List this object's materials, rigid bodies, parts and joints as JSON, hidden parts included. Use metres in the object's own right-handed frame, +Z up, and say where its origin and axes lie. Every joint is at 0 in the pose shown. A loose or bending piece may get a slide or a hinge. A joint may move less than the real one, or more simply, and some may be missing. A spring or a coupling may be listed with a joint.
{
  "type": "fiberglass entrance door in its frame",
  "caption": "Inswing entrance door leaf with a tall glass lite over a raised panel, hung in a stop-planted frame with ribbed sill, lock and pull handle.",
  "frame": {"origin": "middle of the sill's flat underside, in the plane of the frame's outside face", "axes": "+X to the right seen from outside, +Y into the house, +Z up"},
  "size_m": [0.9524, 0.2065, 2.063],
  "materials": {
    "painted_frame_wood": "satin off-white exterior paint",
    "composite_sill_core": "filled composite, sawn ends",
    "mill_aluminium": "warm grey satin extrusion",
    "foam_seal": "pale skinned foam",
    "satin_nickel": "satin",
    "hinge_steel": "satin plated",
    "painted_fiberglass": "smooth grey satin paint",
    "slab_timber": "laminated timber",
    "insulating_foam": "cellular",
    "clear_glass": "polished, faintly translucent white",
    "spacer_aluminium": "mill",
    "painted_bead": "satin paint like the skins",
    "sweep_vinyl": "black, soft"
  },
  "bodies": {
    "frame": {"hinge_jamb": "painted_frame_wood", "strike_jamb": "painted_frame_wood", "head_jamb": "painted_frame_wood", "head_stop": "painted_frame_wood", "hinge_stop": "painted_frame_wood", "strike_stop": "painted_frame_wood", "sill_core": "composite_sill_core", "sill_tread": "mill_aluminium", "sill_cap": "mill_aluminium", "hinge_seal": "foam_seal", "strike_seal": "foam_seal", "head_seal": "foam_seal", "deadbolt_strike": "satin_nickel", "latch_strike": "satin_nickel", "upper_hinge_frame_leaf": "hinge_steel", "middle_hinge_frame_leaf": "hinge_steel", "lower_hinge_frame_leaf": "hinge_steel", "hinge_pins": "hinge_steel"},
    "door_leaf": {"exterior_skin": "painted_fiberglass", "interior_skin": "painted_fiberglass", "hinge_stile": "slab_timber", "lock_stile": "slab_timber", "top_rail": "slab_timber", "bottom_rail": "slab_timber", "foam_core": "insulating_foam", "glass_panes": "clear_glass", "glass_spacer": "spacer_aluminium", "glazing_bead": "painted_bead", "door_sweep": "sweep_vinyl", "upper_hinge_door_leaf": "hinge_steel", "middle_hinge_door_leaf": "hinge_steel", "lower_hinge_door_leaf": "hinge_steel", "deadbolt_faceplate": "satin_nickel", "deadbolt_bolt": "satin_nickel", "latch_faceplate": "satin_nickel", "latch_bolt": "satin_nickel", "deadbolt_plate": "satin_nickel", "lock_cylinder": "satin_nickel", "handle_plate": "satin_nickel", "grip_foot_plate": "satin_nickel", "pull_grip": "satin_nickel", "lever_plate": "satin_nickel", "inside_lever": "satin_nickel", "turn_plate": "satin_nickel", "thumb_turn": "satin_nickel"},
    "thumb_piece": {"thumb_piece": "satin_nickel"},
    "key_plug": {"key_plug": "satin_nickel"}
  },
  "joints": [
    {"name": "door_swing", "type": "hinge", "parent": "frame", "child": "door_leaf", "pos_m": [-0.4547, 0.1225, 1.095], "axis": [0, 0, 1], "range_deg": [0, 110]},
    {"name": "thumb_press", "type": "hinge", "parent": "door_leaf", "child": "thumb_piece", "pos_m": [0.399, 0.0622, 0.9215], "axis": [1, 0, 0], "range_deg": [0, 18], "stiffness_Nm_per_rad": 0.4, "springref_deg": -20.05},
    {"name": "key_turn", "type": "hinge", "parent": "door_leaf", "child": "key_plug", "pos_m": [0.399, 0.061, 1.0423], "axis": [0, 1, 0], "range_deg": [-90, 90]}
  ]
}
------------------------------
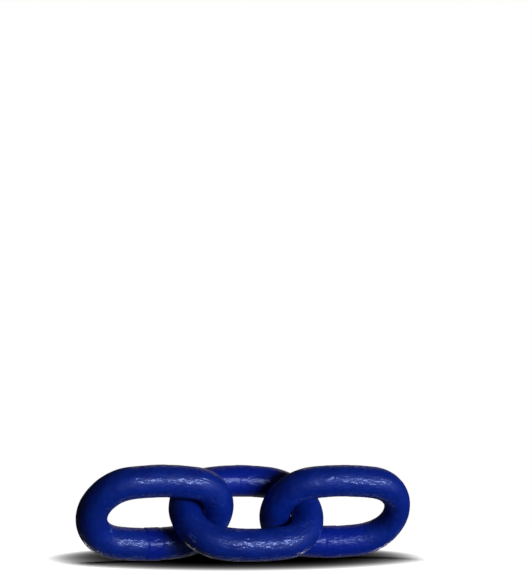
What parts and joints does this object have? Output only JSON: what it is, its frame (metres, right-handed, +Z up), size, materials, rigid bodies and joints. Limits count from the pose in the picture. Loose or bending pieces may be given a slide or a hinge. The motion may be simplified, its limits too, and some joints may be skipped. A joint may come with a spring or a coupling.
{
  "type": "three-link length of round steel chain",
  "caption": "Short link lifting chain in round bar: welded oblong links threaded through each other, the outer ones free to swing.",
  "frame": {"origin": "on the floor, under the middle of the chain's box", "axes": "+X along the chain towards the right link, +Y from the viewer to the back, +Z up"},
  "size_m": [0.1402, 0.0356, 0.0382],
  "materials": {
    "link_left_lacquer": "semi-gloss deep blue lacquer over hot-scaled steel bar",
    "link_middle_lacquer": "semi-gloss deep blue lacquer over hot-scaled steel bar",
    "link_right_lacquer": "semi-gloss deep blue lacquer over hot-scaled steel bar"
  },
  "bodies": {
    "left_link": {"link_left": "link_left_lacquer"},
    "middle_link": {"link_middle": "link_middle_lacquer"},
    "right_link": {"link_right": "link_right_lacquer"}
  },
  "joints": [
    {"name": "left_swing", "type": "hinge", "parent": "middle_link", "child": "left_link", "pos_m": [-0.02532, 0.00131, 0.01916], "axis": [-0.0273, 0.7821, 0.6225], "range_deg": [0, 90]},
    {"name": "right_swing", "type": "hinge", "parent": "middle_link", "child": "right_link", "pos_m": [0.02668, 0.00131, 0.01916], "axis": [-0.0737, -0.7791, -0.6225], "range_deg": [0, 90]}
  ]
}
------------------------------
Task description:
Find the word "this" in the data and copy out each line where it turns up.

The result:
List this object's materials, rigid bodies, parts and joints as JSON, hidden parts included. Use metres in the object's own right-handed frame, +Z up, and say where its origin and axes lie. Every joint is at 0 in the pose shown. A loose or bending piece may get a slide or a hinge. A joint may move less than the real one, or more simply, and some may be missing. A spring or a coupling may be listed with a joint.
What parts and joints does this object have? Output only JSON: what it is, its frame (metres, right-handed, +Z up), size, materials, rigid bodies and joints. Limits count from the pose in the picture. Loose or bending pieces may be given a slide or a hinge. The motion may be simplified, its limits too, and some joints may be skipped. A joint may come with a spring or a coupling.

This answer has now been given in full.